Task instructions
Reproduce exactly the lines from the line with "at floor level." through the line with "for node in", both included, and no other lines.

Excerpted records
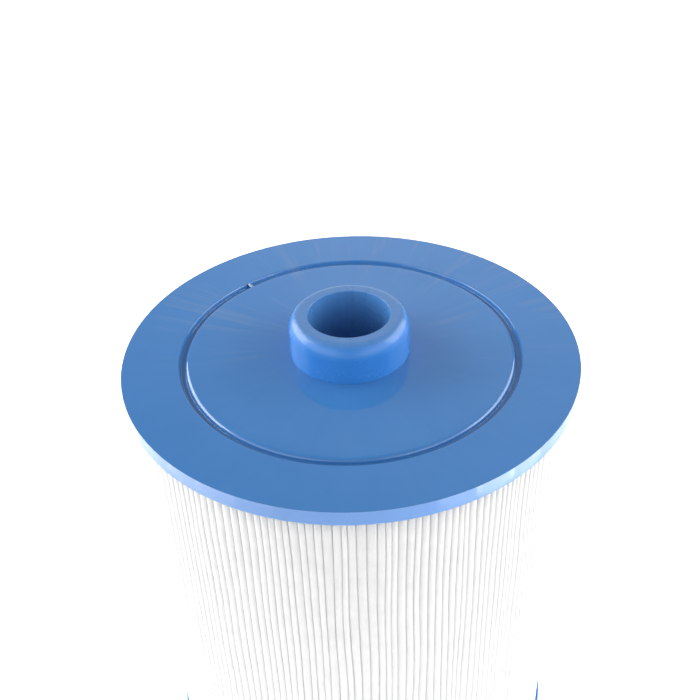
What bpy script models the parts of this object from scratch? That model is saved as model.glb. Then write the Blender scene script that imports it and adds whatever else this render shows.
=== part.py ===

* * *

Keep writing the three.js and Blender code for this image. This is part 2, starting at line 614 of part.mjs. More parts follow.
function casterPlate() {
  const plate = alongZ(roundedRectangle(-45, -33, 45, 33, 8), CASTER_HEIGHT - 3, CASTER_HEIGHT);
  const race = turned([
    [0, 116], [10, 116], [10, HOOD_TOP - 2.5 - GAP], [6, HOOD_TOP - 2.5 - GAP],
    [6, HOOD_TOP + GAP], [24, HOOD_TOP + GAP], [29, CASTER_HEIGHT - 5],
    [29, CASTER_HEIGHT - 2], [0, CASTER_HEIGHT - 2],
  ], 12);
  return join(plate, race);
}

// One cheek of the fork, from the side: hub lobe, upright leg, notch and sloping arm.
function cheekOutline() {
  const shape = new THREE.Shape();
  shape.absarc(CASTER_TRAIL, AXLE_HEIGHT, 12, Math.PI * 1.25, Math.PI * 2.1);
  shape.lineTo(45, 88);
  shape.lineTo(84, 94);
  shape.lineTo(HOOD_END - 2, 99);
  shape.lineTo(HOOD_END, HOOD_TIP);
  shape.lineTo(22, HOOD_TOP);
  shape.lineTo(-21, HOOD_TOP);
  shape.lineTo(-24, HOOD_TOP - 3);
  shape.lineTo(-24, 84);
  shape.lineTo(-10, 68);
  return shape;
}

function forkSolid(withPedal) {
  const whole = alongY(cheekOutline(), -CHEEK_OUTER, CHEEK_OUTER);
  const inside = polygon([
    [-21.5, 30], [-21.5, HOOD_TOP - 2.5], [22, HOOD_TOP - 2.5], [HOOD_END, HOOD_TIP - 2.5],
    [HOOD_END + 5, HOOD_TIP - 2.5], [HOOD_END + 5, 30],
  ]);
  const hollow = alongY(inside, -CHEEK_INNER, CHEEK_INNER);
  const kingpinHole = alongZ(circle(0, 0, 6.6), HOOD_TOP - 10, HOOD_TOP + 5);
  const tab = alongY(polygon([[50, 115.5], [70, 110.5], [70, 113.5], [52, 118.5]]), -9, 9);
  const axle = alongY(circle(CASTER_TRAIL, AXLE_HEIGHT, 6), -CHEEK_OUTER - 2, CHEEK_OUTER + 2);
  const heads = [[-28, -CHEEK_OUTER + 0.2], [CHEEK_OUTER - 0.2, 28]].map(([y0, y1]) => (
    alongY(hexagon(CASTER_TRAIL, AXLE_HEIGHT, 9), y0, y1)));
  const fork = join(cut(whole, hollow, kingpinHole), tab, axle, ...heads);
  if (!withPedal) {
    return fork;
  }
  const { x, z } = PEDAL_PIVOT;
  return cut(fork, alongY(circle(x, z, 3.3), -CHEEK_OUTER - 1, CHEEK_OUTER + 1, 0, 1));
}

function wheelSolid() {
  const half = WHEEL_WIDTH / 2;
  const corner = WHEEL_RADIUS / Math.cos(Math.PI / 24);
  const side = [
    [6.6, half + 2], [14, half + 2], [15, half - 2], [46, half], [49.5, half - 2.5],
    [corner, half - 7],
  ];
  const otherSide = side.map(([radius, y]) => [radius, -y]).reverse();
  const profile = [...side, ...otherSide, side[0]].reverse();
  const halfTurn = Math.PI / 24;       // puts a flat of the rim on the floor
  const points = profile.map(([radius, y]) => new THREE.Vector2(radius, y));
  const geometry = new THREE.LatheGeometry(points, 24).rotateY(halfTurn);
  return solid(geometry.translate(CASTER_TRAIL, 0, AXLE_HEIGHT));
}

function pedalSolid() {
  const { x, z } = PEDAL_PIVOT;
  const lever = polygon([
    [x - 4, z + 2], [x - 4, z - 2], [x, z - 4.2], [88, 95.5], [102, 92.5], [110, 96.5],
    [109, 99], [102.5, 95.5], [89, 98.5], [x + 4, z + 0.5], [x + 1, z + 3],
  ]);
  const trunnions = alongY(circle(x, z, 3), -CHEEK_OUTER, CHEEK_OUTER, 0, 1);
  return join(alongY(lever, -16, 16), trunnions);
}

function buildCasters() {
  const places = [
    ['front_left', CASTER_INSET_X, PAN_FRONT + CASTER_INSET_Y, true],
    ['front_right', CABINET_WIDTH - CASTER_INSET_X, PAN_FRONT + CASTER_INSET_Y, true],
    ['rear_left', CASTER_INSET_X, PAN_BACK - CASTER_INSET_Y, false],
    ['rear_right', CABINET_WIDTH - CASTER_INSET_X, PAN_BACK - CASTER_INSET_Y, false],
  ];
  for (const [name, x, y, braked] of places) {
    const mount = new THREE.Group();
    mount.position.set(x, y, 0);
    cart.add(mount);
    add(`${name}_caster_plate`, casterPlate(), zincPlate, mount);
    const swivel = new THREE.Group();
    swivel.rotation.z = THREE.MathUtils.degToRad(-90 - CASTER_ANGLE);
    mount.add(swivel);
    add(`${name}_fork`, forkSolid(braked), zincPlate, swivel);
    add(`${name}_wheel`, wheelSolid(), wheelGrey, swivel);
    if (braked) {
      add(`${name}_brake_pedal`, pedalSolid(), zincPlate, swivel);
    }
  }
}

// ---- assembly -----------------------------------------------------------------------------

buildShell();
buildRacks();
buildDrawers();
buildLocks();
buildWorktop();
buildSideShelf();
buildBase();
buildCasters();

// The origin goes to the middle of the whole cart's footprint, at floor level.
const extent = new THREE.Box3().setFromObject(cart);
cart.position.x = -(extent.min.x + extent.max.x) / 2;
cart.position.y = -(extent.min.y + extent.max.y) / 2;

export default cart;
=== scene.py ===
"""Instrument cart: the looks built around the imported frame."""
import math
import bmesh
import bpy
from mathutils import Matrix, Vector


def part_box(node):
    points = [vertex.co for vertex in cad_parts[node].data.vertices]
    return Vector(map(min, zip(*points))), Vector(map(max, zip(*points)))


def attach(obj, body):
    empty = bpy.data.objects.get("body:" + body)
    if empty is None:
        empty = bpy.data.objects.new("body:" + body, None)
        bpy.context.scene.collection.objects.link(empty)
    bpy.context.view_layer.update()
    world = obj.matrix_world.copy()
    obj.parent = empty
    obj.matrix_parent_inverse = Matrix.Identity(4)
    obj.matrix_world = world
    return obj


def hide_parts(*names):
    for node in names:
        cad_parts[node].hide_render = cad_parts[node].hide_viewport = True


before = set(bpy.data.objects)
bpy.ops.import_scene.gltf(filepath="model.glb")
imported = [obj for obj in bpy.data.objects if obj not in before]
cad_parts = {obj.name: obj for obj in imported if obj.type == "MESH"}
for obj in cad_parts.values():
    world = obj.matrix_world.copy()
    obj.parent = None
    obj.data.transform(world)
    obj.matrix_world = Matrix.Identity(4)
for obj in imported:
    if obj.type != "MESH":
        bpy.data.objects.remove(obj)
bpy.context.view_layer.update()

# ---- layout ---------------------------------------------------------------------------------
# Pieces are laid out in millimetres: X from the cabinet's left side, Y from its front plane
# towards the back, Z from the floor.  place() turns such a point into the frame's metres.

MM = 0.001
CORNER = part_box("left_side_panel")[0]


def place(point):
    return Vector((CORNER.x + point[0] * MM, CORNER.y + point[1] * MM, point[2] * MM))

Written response
// The origin goes to the middle of the whole cart's footprint, at floor level.
const extent = new THREE.Box3().setFromObject(cart);
cart.position.x = -(extent.min.x + extent.max.x) / 2;
cart.position.y = -(extent.min.y + extent.max.y) / 2;

export default cart;
=== scene.py ===
"""Instrument cart: the looks built around the imported frame."""
import math
import bmesh
import bpy
from mathutils import Matrix, Vector


def part_box(node):
    points = [vertex.co for vertex in cad_parts[node].data.vertices]
    return Vector(map(min, zip(*points))), Vector(map(max, zip(*points)))


def attach(obj, body):
    empty = bpy.data.objects.get("body:" + body)
    if empty is None:
        empty = bpy.data.objects.new("body:" + body, None)
        bpy.context.scene.collection.objects.link(empty)
    bpy.context.view_layer.update()
    world = obj.matrix_world.copy()
    obj.parent = empty
    obj.matrix_parent_inverse = Matrix.Identity(4)
    obj.matrix_world = world
    return obj


def hide_parts(*names):
    for node in names:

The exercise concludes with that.